Just-in-Time was developed in Japan and took over 15-years of trial and error to perfect and become the system that it is today. Taiichi Ohno, at one time a Vice President of Toyota, is credited with the creation of the system, which has been used at the car manufacturer’s factories effectively since the early 1970s. He got his inspiration from the way that American supermarkets keep their shelves stocked; a customer takes what they want from the shelves and buys it and the store then restocks with enough products to fill the space that was left.
How does Just-In-Time work in the car industry?
Just-In-Time works perfectly when it comes to manufacturing cars. It works on the principles of making only what is needed when it’s needed and in the quantity that is needed.
When producing items on a large scale a business wants to avoid waste and using the principles of JIT ensures that this happens.
JIT is an efficient way of making sure that any car that has been ordered is delivered to the customer as soon as possible; the car is built in the shortest period of time that’s feasible. The way that this is achieved is by taking care to follow the guidelines of the Just-In-Time process. There are specific characteristics that identify the JIT process, these include:
- Flow manufacturing – ensuring that machines are used efficiently and making sure that there is continuity in the production process makes the end output possible
- Uninterrupted stream of goods – making sure that there is no delay in the supply of goods and that there are no delays in the process are important
- Collaboration with suppliers – all suppliers have an influence on production and process quality. The success of the process is dependent upon all parties working well together
- Involvement of employees – explaining the process and its importance to employees is vital. Without their buy-in the process will not work properly or efficiently
- Continuous process and quality improvement – JIT can only work successfully if the process is continuously evaluated and all problems managed effectively. Continual monitoring benefits quality and effectiveness.

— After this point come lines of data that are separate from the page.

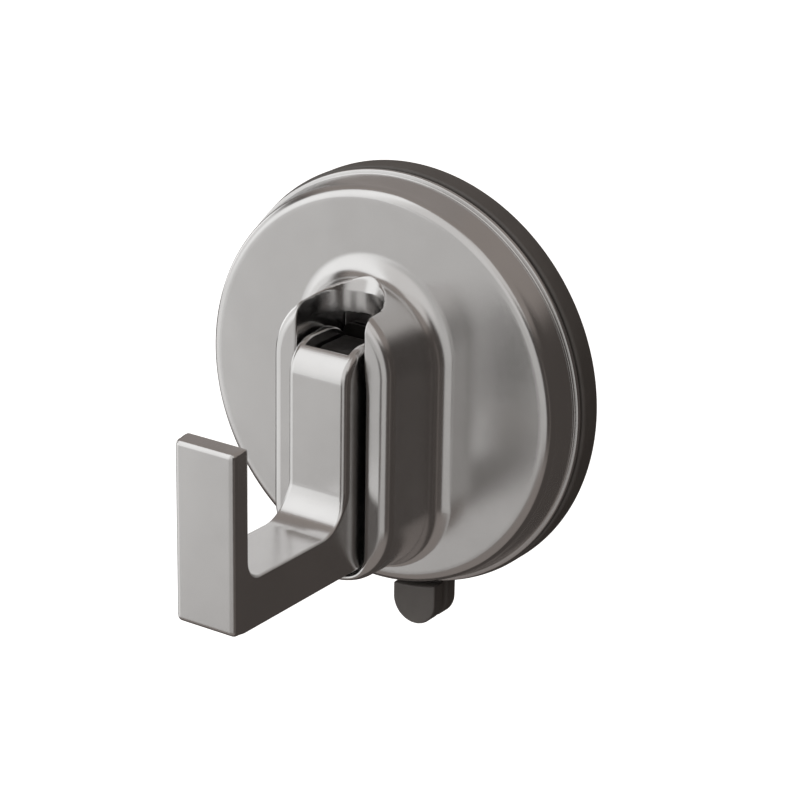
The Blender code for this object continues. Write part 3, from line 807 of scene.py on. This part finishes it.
def studio():
    """White surroundings for the camera, and soft panels and dark gaps that only reflections see."""
    world = bpy.data.worlds.new("studio")
    bpy.context.scene.world = world
    world.use_nodes = True
    tree = world.node_tree

    def add(kind, **settings):
        node = tree.nodes.new(kind)
        for key, value in settings.items():
            setattr(node, key, value)
        return node

    def math_node(operation, *values):
        node = add("ShaderNodeMath", operation=operation)
        for socket, value in zip(node.inputs, values):
            if isinstance(value, (int, float)):
                socket.default_value = value
            else:
                tree.links.new(value, socket)
        return node.outputs["Value"]

    def rise(value, middle, soft):
        node = add("ShaderNodeMapRange", interpolation_type="SMOOTHSTEP")
        node.inputs["From Min"].default_value = middle - soft
        node.inputs["From Max"].default_value = middle + soft
        tree.links.new(value, node.inputs["Value"])
        return node.outputs["Result"]

    def window(value, limits, soft):
        return math_node("SUBTRACT", rise(value, limits[0], soft), rise(value, limits[1], soft))

    direction = add("ShaderNodeSeparateXYZ")
    tree.links.new(add("ShaderNodeTexCoord").outputs["Generated"], direction.inputs["Vector"])
    forward = math_node("MULTIPLY", direction.outputs["Y"], -1.0)
    azimuth = math_node("DEGREES", math_node("ARCTAN2", direction.outputs["X"], forward))
    elevation = math_node("DEGREES", math_node("ARCSINE", direction.outputs["Z"]))
    light = None
    for around, height, soft, colour in PANELS:
        share = math_node("MULTIPLY", window(azimuth, around, soft), window(elevation, height, soft))
        layer = add("ShaderNodeMix", data_type="RGBA")
        tree.links.new(share, layer.inputs["Factor"])
        if light is None:
            layer.inputs["A"].default_value = (*WARM_DARK, 1)
        else:
            tree.links.new(light, layer.inputs["A"])
        layer.inputs["B"].default_value = (*colour, 1)
        light = layer.outputs["Result"]

    seen = add("ShaderNodeMix", data_type="RGBA")
    tree.links.new(add("ShaderNodeLightPath").outputs["Is Camera Ray"], seen.inputs["Factor"])
    tree.links.new(light, seen.inputs["A"])
    seen.inputs["B"].default_value = (1, 1, 1, 1)
    tree.links.new(seen.outputs["Result"], tree.nodes["Background"].inputs["Color"])


def floor():
    """A plain pale floor well below the object, bright enough to stay white."""
    mesh = bpy.data.meshes.new("studio_floor")
    corners = [(FLOOR_HALF * u, FLOOR_HALF * v, FLOOR_Z) for u, v in ((-1, -1), (1, -1), (1, 1), (-1, 1))]
    mesh.from_pydata(corners, [], [(0, 1, 2, 3)])
    obj = bpy.data.objects.new("studio_floor", mesh)
    bpy.context.scene.collection.objects.link(obj)
    m = Nodes("pale_floor")
    m.set("Base Color", (0.9, 0.9, 0.9, 1))
    m.set("Roughness", 0.9)
    m.set("Specular IOR Level", 0.1)
    m.set("Emission Color", (1, 1, 1, 1))
    m.set("Emission Strength", 0.85)
    dress(obj, m.material)
    obj.visible_glossy = False
    obj.visible_diffuse = False


def place_camera():
    """The photograph's view."""
    azimuth, elevation, roll = map(math.radians, (CAMERA_AROUND, CAMERA_ABOVE, CAMERA_ROLL))
    target = Vector(CAMERA_TARGET) * MM
    back = Vector((math.sin(azimuth) * math.cos(elevation), -math.cos(azimuth) * math.cos(elevation),
                   math.sin(elevation)))
    right = Vector((0, 0, 1)).cross(back).normalized()
    up = back.cross(right)
    turned_right = math.cos(roll) * right + math.sin(roll) * up
    turned_up = -math.sin(roll) * right + math.cos(roll) * up
    data = bpy.data.cameras.new("camera")
    data.sensor_width = SENSOR
    data.lens = FOCAL * SENSOR / PHOTO_WIDTH
    data.clip_start = 0.01
    data.clip_end = 20.0
    camera = bpy.data.objects.new("camera", data)
    bpy.context.scene.collection.objects.link(camera)
    rotation = Matrix((turned_right, turned_up, back)).transposed()
    camera.matrix_world = Matrix.Translation(target + back * CAMERA_AWAY * MM) @ rotation.to_4x4()
    bpy.context.scene.camera = camera


studio()
floor()
place_camera()

scene = bpy.context.scene
scene.view_settings.view_transform = "Standard"
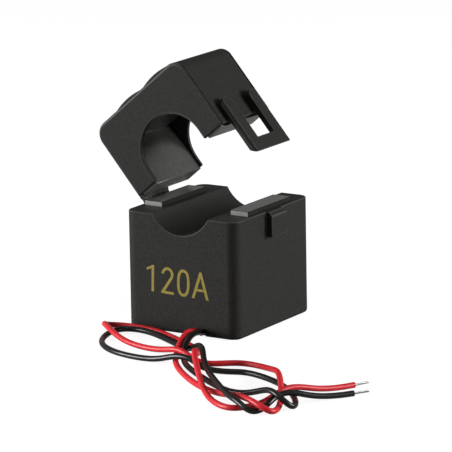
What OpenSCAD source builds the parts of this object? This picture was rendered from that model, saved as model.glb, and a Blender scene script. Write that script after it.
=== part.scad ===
// Split-core current transformer for a 16 mm cable, 120 A class, in millimetres.
// A hinged upper housing closes a magnetic ring round the cable. The secondary
// winding sits on the lower core and ends in two flying leads.
// Origin: middle of the underside. Front is -Y, the cable runs along Y, and the
// lid swings on the -X side.

/* [Lower housing] */
// Width across hinge and latch
body_w = 31.5; // [30:0.5:40]
// Depth along the cable
body_d = 34.8; // [31:0.2:44]
// Height of the underside to the mating plane
body_h = 29; // [28:0.5:36]
// Radius of the upright corners
corner_r = 2.8; // [2:0.1:4]
// Radius of the bottom edge
foot_r = 0.9; // [0.3:0.1:1]
// Thickness of the front and back walls
wall = 1.5; // [1.2:0.1:2]
// Thickness of the two side walls beside the core
side_wall = 1; // [0.8:0.05:1.2]
// Room in front of the winding for the splices
splice_room = 2.65; // [2.4:0.05:4]
// Thickness of the top deck and the saddle shell
deck = 1.2; // [0.8:0.1:1.6]
// Distance from the cable saddle's circle to the core's legs
saddle_land = 0.9; // [0.8:0.1:1.6]
// Height of the saddle's axis above the mating plane
saddle_rise = 4.1; // [3.6:0.1:4.6]

/* [Lid] */
// Height of the lid above the mating plane
lid_h = 19.6; // [19.6:0.2:24]
// Thickness of the lid's front and back walls
lid_wall = 1.15; // [0.9:0.05:1.6]
// Thickness of the lid's top
lid_top = 0.9; // [0.7:0.1:1]
// Radius of the lid's top corners
lid_corner_r = 3.5; // [2:0.1:4]
// Width of lid wall left between the cable arch and the core's legs
arch_land = 0.6; // [0.4:0.1:1.2]
// Height of the arch's crown above the mating plane
arch_top = 11.8; // [11:0.1:12]
// Radius of the two grip humps on the lid
hump_r = 18; // [16:0.5:22]
// Height of the grip humps above the lid
hump_rise = 1.5; // [1:0.1:2]
// Length of the grip humps along the cable
hump_len = 14; // [8:0.5:16]
// Angle that the lid stands open
open_angle = 40; // [20:1:40]

/* [Latch] */
// How far the catch stands out of the housing
catch_proud = 1.8; // [1.6:0.05:2]
// Width of the catch
catch_w = 7; // [5:0.2:8]
// Height of the catch below the mating plane
catch_h = 6.2; // [5:0.2:7]
// Clearance of the hoop round the catch
catch_fit = 0.3; // [0.2:0.05:0.5]
// How far the hoop stands out of the housing
hoop_proud = 1.95; // [1.9:0.05:2.3]
// Thickness of the hoop
hoop_t = 1.55; // [1.2:0.05:1.6]
// Bite of the hoop's cross bar under the catch
catch_bite = 0.45; // [0.3:0.05:0.5]
// Width of each hoop bar and of the cross bar
hoop_bar = 3.6; // [3:0.1:4]
// Height of the hoop's roots on the lid wall
root_h = 5.6; // [4:0.2:8]

/* [Core] */
// Width of a core limb
limb = 5; // [4:0.1:5.2]
// Height of a core yoke
yoke = 4; // [3:0.1:4]
// Radius of a core's outer corners
core_r = 2.5; // [1:0.1:2.8]
// How far the lower poles stand above the mating plane
pole_proud = 1.15; // [0.8:0.05:1.3]
// How far the upper poles stand below the lid when it is open
pole_out = 0.45; // [0.2:0.05:0.5]
// Gap left between the pole faces when the lid is shut
pole_gap = 0.15; // [0.05:0.05:0.2]
// Sliding clearance of the cores in their pockets
core_fit = 0.05; // [0.03:0.01:0.08]
// Height of the lower yoke above the underside
yoke_z = 7; // [6.5:0.1:8]

/* [Winding] */
// Thickness of the bobbin's tube and flanges
bobbin_t = 0.8; // [0.6:0.1:1]
// Build of the secondary winding
winding_build = 2; // [1:0.1:2.2]
// Thickness of the outer tape wrap
tape_t = 0.2; // [0.1:0.05:0.3]
// Height of the potting resin in the base
potting_h = 3.1; // [2.5:0.1:3.3]

/* [Hinge] */
// Distance of the pivot outside the housing wall
pivot_out = 2.7; // [2.5:0.1:3]
// Height of the pivot above the mating plane
pivot_up = 1.1; // [1:0.1:1.3]
// Radius of the hinge barrel
barrel_r = 1.9; // [1.6:0.05:2]
// Radius of the hinge pin
pin_r = 0.75; // [0.5:0.05:1]
// Running clearance of the pin in the lid's knuckle
pin_fit = 0.05; // [0.03:0.01:0.08]
// Length of the whole hinge
hinge_len = 8; // [7:0.5:12]
// Width of each of the housing's two ears
ear_w = 2; // [1.5:0.1:2.5]

/* [Leads] */
// Outer diameter of a lead
lead_d = 1.4; // [1.2:0.1:1.6]
// Distance between the two leads where they leave
lead_pitch = 1.8; // [1.7:0.1:2.4]
// Place of the lead exit across the front wall
lead_x = 5; // [0:0.5:8]
// Diameter of the tinned strands
strand_d = 0.6; // [0.4:0.05:0.8]
// Length of the tinned strands
strand_len = 4; // [3:0.5:8]

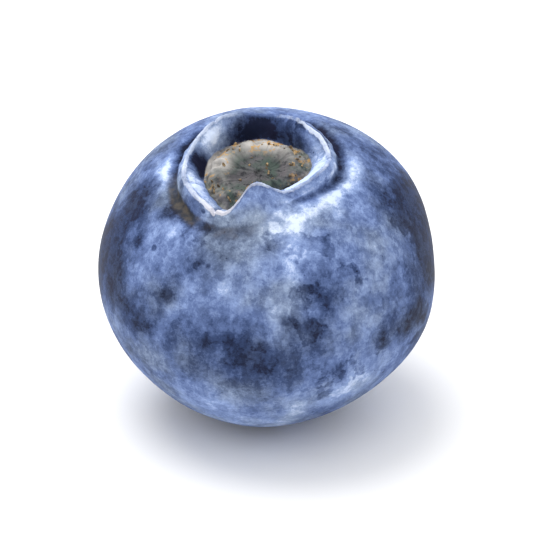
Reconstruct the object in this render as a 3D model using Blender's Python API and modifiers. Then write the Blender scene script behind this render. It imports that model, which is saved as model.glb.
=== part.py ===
"""One ripe highbush blueberry, as picked, resting on its lower side with its crown up.

Run it with: blender --background --python part.py
Units are metres and +Z is up. The origin is the middle of the small flat spot that the berry rests on.

The berry grew as one piece, so it is one solid: the round body, the calyx crown with its five
sepals, the disc with the style scar inside the crown, and the scar where the stalk came off.
It is turned from a half outline about the berry's own axis, and the sepals and the uneven
growth are then raised from that turned surface by formulas.
"""

import math

import bmesh
import bpy
from mathutils import Matrix, Vector, noise

MM = 0.001

# Body: a slightly flattened ball, measured from the plane of its widest ring
EQUATOR_RADIUS = 8.25 * MM
CROWN_END_HEIGHT = 7.6 * MM
STALK_END_HEIGHT = 7.4 * MM
SHOULDER_RADIUS = 5.6 * MM

# Crown: a short tube whose rim rises in five sepals and dips in five notches
LIP_RADIUS = 3.6 * MM
NOTCH_HEIGHT = 7.2 * MM
WALL = 0.6 * MM
CROWN_FOOT = 6.7 * MM
GROOVE_RADIUS = 4.15 * MM
GROOVE_DEPTH = 0.35 * MM
BODY_START = 4.95 * MM  # where the body's curve begins, outside the groove and its round brow
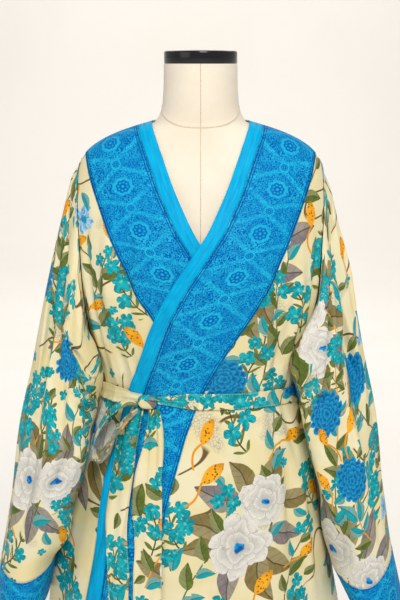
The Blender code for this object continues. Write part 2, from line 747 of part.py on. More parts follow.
def add_sash(materials, collection):
    """The sash: its stretch round the waist, the knot, the loop of the bow and the tails."""
    knot_angle = float(angle_of(KNOT_PLACE, WAIST_HEIGHT))
    knot_middle = front_point(KNOT_PLACE, WAIST_HEIGHT - KNOT_DROP, SASH_LIFT + KNOT_HALF_DEPTH)
    reach = math.degrees((KNOT_HALF_WIDTH - SASH_TUCK) / half_width_at(WAIST_HEIGHT)
                         / math.cos(math.radians(knot_angle)))
    angles = np.linspace(knot_angle + reach, knot_angle + 360.0 - reach, SASH_COLUMNS + 1)
    from_knot = np.minimum(angles - knot_angle, knot_angle + 360.0 - angles)
    widths = SASH_PINCH + (SASH_WIDTH - SASH_PINCH) * ease((from_knot - reach) / SASH_PINCH_TURN)
    rows = []
    for step in (-0.5, 0.0, 0.5):
        rows.append(robe_point(angles, WAIST_HEIGHT + step * widths))
    waist = lifted(np.array(rows), SASH_LIFT)
    add_sheet("sash_waist", waist, materials["print"], collection, SASH_WALL)

    facing = front_normal(knot_angle, WAIST_HEIGHT)
    facing = np.array([facing[0], facing[1], 0.0]) / math.hypot(facing[0], facing[1])
    aside = np.array([-facing[1], facing[0], 0.0])
    upwards = np.array([0.0, 0.0, 1.0])
    shape = bmesh.new()
    bmesh.ops.create_uvsphere(shape, u_segments=16, v_segments=10, radius=1.0)
    for vertex in shape.verts:
        across, deep, tall = (math.copysign(abs(value) ** KNOT_SQUARENESS, value) for value in vertex.co)
        vertex.co = (knot_middle + KNOT_HALF_WIDTH * across * aside
                     - KNOT_HALF_DEPTH * deep * facing + KNOT_HALF_HEIGHT * tall * upwards)
    mesh = bpy.data.meshes.new("sash_knot")
    shape.to_mesh(mesh)
    shape.free()
    add_object("sash_knot", mesh, materials["print"], collection)

    top = WAIST_HEIGHT - KNOT_DROP - KNOT_HALF_HEIGHT - KNOT_GAP
    for name, table in (("sash_tail_right", RIGHT_TAIL), ("sash_tail_left", LEFT_TAIL)):
        heights = np.linspace(TAIL_END_HEIGHT, top, TAIL_ROWS + 1)
        middle, width, lift = through(table, heights)
        steps = np.linspace(-0.5, 0.5, TAIL_COLUMNS + 1)
        across = middle[:, None] + steps[None, :] * width[:, None]
        tall = np.repeat(heights[:, None], TAIL_COLUMNS + 1, 1)
        out = np.repeat(lift[:, None], TAIL_COLUMNS + 1, 1)
        add_sheet(name, front_point(across, tall, out), materials["print"], collection, wall=SASH_WALL)

    places = np.linspace(0, len(BOW_LOOP) - 1, LOOP_SEGMENTS + 1)
    table = [(place, *row) for place, row in enumerate(BOW_LOOP)]
    across, out, height, width = through(table, places)
    middle = np.stack([across, robe_point(angle_of(across, height), height)[:, 1] - out, height], -1)
    turn = math.radians(LOOP_TURN)
    aside = np.array([0.0, -math.cos(turn), -math.sin(turn)])
    grid = np.array([middle + aside * (step * width)[:, None] for step in (-0.5, 0.0, 0.5)])
    add_sheet("sash_loop", grid, materials["print"], collection, wall=SASH_WALL, offset=0.0)


def main():
    start_empty()
    collection = bpy.data.collections.new("kimono_robe_on_dress_form")
    bpy.context.scene.collection.children.link(collection)
    materials = {
        "print": make_material("floral_satin", (0.80, 0.74, 0.55), 0.42),
        "border": make_material("blue_border_satin", (0.005, 0.18, 0.50), 0.42),
        "band": make_material("plain_blue_satin", (0.01, 0.38, 0.70), 0.40),
        "form": make_material("cream_form_cloth", (0.82, 0.76, 0.60), 0.85),
        "cap": make_material("black_gloss_cap", (0.006, 0.007, 0.012), 0.18),
        "metal": make_material("black_painted_metal", (0.012, 0.012, 0.014), 0.40, 0.2),
    }
    add_stand(materials, collection)
    add_form(materials, collection)
    add_robe(materials, collection)
    add_sash(materials, collection)


main()
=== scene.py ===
"""The looks of a kimono robe, tied at the waist, on a limbless dress form.

Metres, +Z up. The front faces -Y and the wearer's left is at +X. The cloth is thin sheets on
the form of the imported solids, worked out from the same sizes with more points and finer creases.
"""
import math

import bmesh
import bpy
import numpy as np
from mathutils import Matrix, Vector
from mathutils.bvhtree import BVHTree


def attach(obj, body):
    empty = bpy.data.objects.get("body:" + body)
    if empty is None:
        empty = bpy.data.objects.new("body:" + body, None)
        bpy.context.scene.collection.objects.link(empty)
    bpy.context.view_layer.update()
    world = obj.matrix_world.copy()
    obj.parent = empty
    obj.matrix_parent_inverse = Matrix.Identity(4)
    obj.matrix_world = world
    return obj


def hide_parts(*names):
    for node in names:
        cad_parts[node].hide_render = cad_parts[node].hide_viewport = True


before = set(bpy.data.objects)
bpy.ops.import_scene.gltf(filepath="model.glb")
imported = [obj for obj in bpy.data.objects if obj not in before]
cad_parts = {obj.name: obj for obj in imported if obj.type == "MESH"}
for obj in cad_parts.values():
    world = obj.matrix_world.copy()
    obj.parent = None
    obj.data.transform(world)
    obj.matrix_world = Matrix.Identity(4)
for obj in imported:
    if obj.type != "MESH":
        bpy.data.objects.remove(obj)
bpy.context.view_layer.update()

# How fine the scene's sheets are: rows for each of the solids' rows, and columns
FINER = 7
BAND_COLUMNS = 5
BORDER_COLUMNS = 20
PRINT_COLUMNS = 52
SHOULDER_COLUMNS = 35
HALF_NECK_COLUMNS = 20
BACK_BAND_COLUMNS = 5
SLEEVE_ROWS = 110
CUFF_ROWS = 14
SASH_COLUMNS = 360
SASH_ROWS = 14
TAIL_ROWS = 100
TAIL_COLUMNS = 18
LOOP_SEGMENTS = 120
LOOP_ROWS = 12
KNOT_SEGMENTS = 56
FORM_SEGMENTS = 96
TORSO_STEPS = 60
SHOULDER_STEPS = 24
NECK_STEPS = 24
TURNED_STEPS = 96
FLAT_ROWS = 160
FLAT_COLUMNS = 361

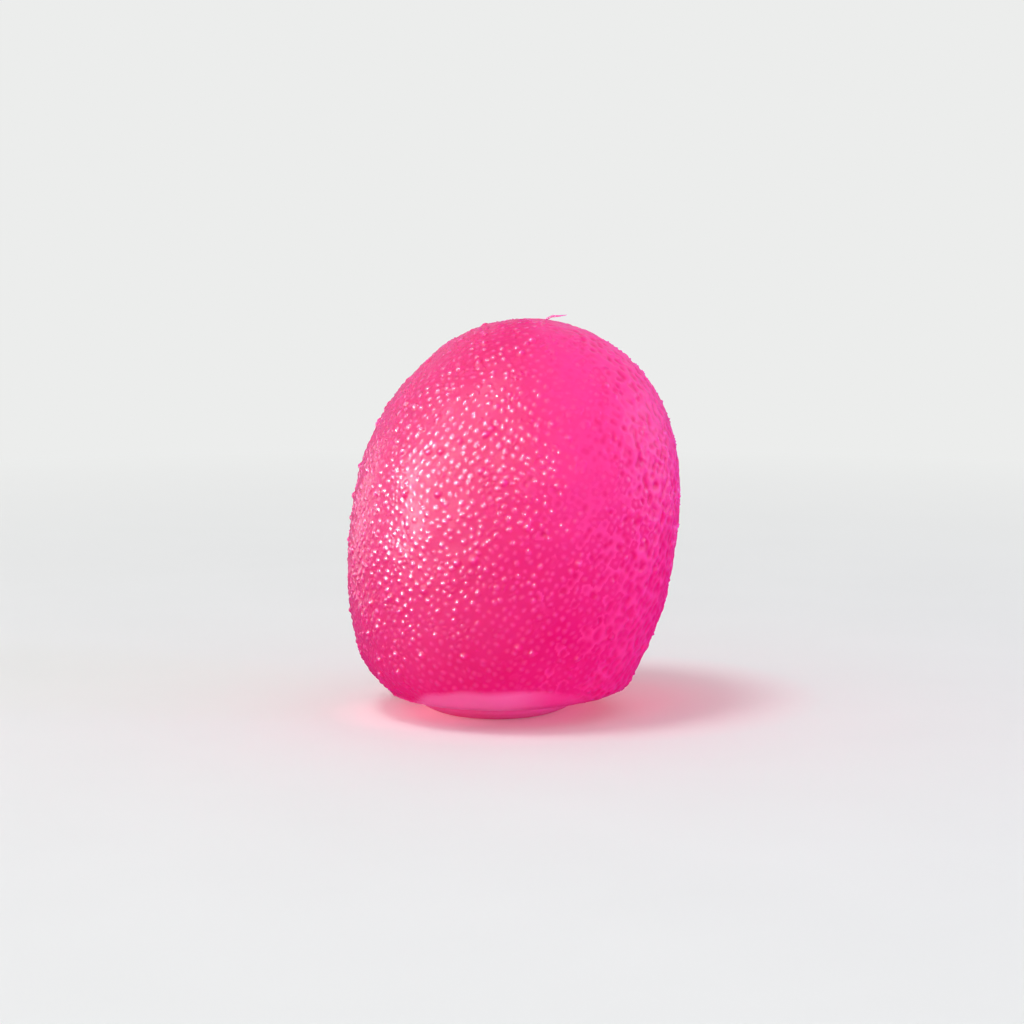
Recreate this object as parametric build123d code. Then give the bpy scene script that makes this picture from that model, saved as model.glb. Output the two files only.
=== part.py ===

What are the Pros and Cons of Just-In-Time
Every system, no matter how effective or efficient it proves to be, has its positive and negative points. Just-In-Time is no different.
The processes involved in making the system work effectively aren’t for the development of all products or the running of every business.
- Lower costs for inventory
- An efficient supply chain can lower costs that can eventually be passed on to the customer
- With needed inventory bought or produced at short notice, storage space requirements are reduced
- Reduced requirement for raw materials lowers production cost and reduces waste
- Improved cash flow – capital expenditure is reduced and the money can be invested in other areas of the business
- Better level of control over the manufacturing process
- Quicker response time when customer needs change
- Less waste, only products that are sold are being produced
- No buffer stock requirement
- Increases savings by reducing waste and warehouse space requirements
- Warehouse space can be repurposed – more assembly lines/retail space
- Makes it possible for more than one model to be assembled on the production line at a time
- More flexible workforce
- Manufacturers will know how many employees are needed at specific parts of the assembly line
- Lower defect rates and costs as quality production can be a focus
- There is no room for error if you’re only producing what you need when you need it
- If you don’t have something in stock that a customer has ordered then it means you may be unable to fulfil the order in a timely manner
- Prices – when you are using Just-In-Time you don’t have the luxury of waiting for the best offers on goods you need to complete your orders. When prices of raw materials/components go up, profits go down.
- If one of your suppliers experiences disruption and is unable to deliver their goods to your schedule then the entire production process can be completely shut down.
Just-In-Time is an effective method of managing stock and can ensure that products are manufactured efficiently if the companies in the supply chain are reliable and there are no issues with delivery. However, there are also downsides to the system if there is a breakdown in communication or problems with transport of the raw materials.
How will Brexit affect businesses that use Just-In-Time?
On January 15 2019, Parliament voted against the deal that was proposed by Theresa May, which means that there is a possibility that a no-deal Brexit could become a reality. This could have serious implications for any business that relies upon Just-In-Time.
With over 1,100 trucks crossing the Channel daily transporting deliveries intended for car and engine manufacturing plants in the UK, delays at the border could be disastrous for companies that use the JIT process to produce their vehicles. The extra time and staff that businesses could require in order to complete paperwork or delays while goods are checked at Customs could mean that production lines are left empty and customers are left waiting for their cars.
Of course, no decisions have been finalised and in the interim, things carry on as normal.